> EXERCISE OBJECTIVE: Begin with the line that contains "Turn this picture" and continue down through the line that contains "hinged upper tray."; reproduce those lines exactly and only those.

> Saved data entries:
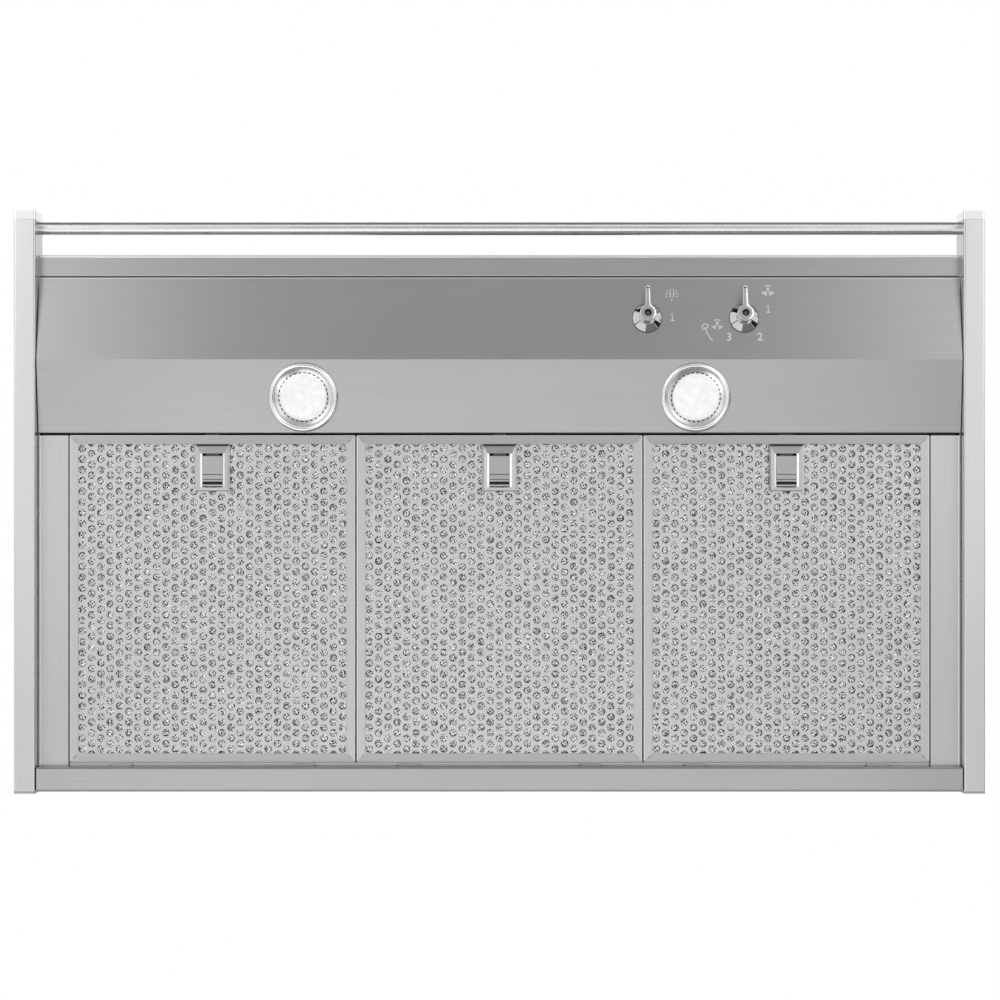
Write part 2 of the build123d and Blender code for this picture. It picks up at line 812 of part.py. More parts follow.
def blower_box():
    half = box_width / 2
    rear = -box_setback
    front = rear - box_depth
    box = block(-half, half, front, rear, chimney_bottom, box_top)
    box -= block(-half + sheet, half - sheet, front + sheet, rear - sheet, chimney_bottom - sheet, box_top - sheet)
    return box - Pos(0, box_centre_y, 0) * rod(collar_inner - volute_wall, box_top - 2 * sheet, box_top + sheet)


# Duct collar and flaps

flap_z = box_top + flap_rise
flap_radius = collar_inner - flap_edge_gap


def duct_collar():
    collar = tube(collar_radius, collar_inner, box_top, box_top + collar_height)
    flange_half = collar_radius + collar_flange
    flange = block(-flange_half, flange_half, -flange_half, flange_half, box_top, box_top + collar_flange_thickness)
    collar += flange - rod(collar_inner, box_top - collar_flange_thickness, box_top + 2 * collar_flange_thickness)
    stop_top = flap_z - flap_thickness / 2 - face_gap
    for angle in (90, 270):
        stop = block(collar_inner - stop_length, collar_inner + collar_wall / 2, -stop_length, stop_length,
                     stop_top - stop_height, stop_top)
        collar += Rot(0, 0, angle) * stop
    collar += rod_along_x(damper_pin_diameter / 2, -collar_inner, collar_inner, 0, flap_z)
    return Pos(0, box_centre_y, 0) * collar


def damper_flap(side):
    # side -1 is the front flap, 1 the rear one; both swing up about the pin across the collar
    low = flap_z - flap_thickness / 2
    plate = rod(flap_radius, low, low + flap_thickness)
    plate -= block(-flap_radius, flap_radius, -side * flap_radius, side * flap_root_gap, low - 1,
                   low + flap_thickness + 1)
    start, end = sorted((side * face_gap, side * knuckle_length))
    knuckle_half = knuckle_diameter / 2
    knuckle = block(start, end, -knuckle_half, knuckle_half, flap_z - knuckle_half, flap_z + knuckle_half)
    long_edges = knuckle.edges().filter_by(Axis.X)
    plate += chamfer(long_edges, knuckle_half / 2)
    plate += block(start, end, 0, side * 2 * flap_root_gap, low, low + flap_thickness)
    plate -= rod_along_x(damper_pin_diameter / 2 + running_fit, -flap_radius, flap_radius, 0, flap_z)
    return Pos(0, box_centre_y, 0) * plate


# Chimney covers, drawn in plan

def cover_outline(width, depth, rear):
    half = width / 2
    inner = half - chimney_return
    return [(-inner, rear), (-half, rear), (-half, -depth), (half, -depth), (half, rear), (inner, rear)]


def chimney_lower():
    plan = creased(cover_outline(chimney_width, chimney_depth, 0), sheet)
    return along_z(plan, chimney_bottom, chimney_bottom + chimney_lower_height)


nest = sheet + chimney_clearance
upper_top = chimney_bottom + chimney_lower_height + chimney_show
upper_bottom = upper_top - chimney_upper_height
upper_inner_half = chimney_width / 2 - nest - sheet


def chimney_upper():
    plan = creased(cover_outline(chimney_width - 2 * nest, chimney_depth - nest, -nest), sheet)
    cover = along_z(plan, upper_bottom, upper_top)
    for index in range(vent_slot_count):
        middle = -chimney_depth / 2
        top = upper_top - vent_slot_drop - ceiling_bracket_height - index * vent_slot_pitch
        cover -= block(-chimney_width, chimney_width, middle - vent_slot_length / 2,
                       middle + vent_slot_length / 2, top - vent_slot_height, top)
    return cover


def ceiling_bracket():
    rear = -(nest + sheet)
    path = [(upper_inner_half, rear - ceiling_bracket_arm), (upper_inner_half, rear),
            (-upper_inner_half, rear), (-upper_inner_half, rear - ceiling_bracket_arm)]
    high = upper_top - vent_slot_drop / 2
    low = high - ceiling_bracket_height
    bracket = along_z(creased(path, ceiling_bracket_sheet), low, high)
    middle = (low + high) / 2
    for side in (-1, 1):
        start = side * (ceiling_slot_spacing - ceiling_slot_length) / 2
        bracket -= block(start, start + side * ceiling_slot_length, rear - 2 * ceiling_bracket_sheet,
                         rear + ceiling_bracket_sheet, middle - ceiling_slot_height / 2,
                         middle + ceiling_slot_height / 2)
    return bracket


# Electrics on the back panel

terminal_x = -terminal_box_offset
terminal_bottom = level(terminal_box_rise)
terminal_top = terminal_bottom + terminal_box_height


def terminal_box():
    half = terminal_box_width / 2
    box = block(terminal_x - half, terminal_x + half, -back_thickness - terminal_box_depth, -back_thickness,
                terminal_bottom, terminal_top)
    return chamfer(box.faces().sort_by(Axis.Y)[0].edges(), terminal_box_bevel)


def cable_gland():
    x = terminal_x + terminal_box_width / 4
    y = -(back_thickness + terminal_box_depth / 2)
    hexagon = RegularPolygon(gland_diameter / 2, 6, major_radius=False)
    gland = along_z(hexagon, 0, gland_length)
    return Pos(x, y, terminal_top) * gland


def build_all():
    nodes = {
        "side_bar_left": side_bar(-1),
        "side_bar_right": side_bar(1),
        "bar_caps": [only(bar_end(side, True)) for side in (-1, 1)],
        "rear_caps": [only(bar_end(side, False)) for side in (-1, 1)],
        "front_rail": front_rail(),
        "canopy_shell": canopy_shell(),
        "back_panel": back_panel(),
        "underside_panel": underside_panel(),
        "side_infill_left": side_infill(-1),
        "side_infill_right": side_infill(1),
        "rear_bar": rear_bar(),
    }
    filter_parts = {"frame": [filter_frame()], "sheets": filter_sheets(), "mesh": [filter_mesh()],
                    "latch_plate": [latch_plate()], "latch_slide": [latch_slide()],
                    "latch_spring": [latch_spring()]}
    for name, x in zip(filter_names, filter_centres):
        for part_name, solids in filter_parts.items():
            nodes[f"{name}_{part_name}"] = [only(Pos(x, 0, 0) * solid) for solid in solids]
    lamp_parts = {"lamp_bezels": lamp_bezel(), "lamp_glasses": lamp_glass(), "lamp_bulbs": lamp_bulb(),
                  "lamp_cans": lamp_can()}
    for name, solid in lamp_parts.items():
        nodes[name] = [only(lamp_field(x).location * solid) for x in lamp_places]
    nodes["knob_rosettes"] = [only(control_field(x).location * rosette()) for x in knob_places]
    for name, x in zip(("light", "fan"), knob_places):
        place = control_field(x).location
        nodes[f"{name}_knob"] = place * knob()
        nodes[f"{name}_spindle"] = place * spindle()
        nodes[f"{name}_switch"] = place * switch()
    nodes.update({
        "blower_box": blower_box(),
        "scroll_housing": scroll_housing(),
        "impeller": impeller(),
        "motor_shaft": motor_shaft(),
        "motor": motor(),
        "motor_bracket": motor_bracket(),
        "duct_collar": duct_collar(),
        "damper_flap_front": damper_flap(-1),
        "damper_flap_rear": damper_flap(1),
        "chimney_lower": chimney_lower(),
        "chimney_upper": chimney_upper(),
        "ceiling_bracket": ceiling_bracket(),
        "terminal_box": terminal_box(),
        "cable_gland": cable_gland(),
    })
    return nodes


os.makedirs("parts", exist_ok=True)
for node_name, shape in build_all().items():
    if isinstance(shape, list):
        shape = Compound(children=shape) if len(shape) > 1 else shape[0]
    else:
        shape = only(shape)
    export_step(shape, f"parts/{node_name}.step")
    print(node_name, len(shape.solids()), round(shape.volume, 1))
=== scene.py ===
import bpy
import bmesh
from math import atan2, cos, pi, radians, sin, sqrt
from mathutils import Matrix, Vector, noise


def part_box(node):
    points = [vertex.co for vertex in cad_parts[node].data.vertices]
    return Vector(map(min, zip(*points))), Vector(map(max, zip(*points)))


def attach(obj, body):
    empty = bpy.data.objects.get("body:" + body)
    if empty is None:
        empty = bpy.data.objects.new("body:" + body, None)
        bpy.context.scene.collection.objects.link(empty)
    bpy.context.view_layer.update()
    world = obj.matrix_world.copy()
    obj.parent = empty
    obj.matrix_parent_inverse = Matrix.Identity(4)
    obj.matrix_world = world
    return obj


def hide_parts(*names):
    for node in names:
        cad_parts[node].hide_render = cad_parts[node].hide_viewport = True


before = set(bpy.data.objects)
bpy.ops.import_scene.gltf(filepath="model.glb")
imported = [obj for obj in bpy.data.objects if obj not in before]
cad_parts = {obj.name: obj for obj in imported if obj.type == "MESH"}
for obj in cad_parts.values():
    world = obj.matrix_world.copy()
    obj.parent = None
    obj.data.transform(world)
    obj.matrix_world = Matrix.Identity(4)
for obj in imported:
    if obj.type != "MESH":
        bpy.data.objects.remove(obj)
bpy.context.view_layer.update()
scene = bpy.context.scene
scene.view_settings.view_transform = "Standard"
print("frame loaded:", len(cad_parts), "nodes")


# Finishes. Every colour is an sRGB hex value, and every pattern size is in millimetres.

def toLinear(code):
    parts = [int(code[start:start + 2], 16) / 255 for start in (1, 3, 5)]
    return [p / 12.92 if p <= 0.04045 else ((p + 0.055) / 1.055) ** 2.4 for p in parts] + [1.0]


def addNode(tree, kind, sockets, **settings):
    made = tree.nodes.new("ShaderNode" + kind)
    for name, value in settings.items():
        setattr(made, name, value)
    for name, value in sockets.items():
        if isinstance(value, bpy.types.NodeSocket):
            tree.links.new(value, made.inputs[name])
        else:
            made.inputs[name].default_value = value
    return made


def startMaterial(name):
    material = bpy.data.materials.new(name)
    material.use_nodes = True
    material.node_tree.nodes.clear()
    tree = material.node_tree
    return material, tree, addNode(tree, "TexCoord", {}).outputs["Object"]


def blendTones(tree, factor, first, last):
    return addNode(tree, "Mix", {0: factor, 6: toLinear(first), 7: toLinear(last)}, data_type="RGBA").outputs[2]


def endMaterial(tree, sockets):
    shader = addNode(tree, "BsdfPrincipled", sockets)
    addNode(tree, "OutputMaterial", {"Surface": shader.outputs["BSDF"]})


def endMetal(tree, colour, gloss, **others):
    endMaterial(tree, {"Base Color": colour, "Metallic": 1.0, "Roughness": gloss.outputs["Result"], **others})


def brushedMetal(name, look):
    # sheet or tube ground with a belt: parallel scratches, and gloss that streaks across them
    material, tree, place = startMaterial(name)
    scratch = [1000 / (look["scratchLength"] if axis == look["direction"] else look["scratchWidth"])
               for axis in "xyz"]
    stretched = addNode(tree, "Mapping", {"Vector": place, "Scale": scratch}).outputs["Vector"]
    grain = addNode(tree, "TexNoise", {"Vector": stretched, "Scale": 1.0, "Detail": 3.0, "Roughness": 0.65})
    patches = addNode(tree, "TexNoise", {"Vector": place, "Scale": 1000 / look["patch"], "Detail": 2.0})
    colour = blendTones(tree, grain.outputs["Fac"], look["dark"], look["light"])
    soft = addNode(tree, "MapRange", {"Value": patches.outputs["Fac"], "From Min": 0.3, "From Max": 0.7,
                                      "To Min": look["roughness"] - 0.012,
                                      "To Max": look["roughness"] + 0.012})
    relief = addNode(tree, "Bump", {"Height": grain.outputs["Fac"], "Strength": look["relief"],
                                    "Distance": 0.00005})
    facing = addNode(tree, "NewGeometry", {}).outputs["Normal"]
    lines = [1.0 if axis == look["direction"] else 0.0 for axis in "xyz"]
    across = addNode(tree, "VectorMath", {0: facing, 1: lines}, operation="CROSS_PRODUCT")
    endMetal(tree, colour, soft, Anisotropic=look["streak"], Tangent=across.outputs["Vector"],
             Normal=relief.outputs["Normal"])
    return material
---
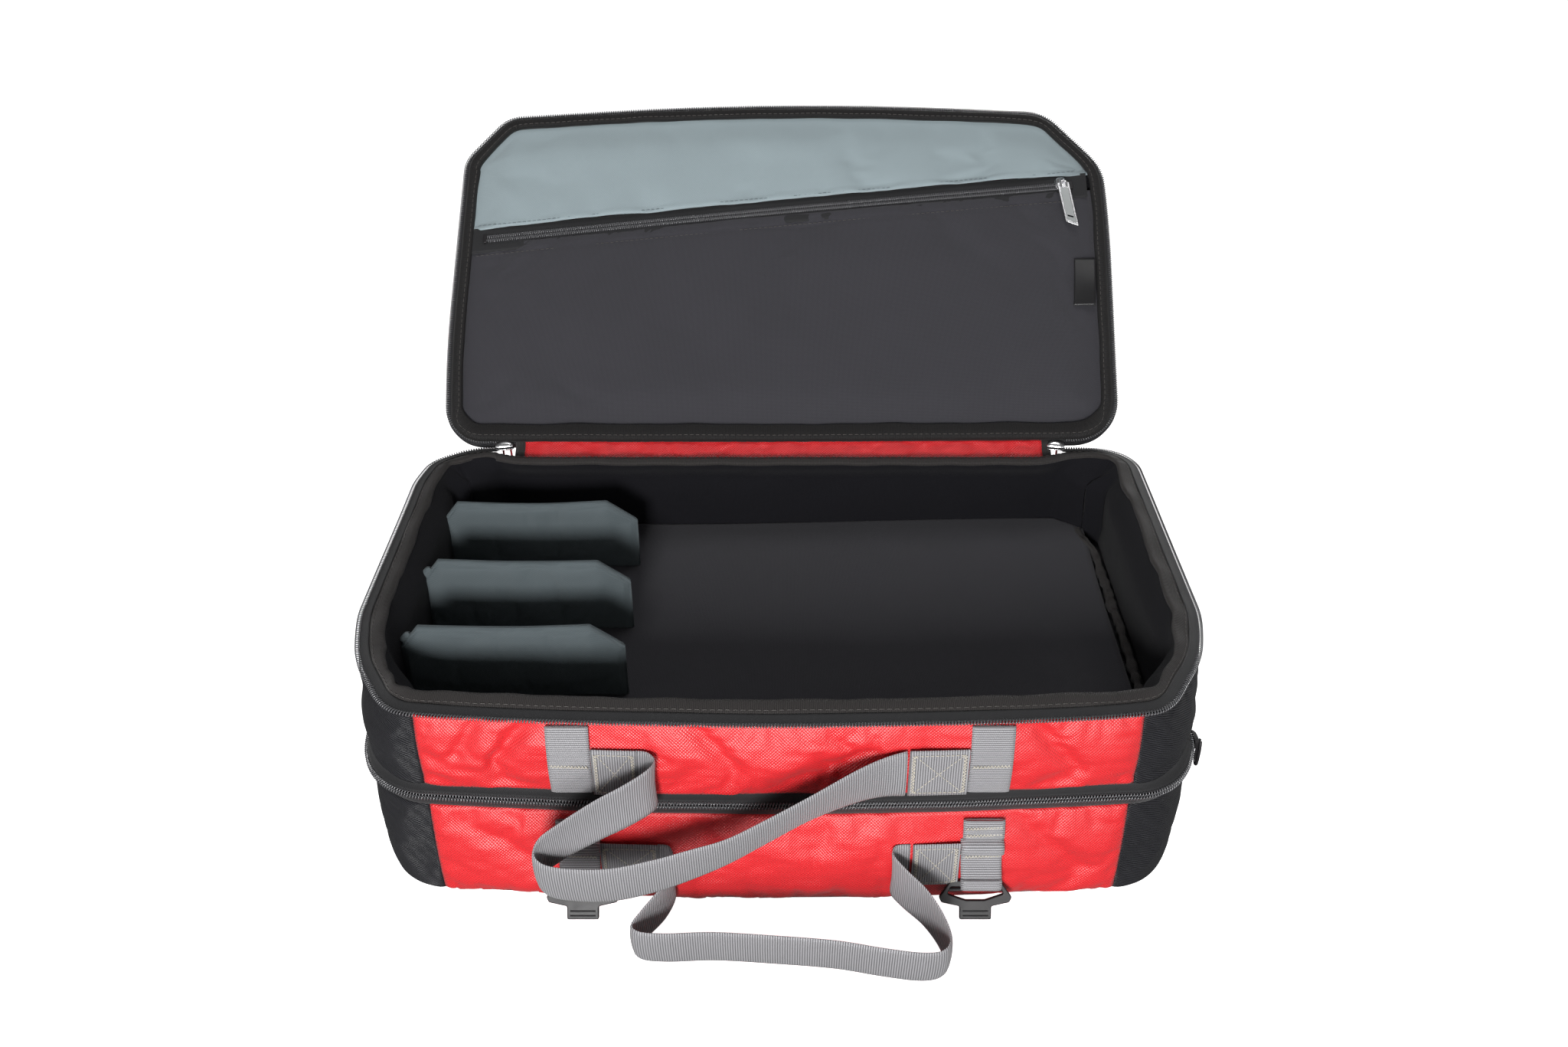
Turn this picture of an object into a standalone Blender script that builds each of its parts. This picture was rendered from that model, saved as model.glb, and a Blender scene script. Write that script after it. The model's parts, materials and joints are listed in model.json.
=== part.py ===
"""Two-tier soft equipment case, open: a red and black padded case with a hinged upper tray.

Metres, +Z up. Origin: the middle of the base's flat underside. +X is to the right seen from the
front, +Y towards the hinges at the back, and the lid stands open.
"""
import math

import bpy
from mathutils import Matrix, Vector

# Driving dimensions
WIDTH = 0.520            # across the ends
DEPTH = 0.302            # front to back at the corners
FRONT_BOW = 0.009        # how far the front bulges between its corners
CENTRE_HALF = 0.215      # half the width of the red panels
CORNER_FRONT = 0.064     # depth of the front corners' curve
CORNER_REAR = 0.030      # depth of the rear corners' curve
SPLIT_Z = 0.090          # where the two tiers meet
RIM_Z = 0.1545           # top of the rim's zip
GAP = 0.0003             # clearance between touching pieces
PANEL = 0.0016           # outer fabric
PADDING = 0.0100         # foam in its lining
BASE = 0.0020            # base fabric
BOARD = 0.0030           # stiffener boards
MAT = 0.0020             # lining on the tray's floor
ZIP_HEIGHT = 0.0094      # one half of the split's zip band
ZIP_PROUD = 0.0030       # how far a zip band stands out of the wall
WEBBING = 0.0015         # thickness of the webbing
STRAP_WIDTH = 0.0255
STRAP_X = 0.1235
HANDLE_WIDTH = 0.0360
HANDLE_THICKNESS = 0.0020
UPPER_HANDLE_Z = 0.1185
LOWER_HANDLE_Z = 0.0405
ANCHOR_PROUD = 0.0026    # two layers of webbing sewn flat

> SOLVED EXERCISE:
Turn this picture of an object into a standalone Blender script that builds each of its parts. This picture was rendered from that model, saved as model.glb, and a Blender scene script. Write that script after it. The model's parts, materials and joints are listed in model.json.
=== part.py ===
"""Two-tier soft equipment case, open: a red and black padded case with a hinged upper tray.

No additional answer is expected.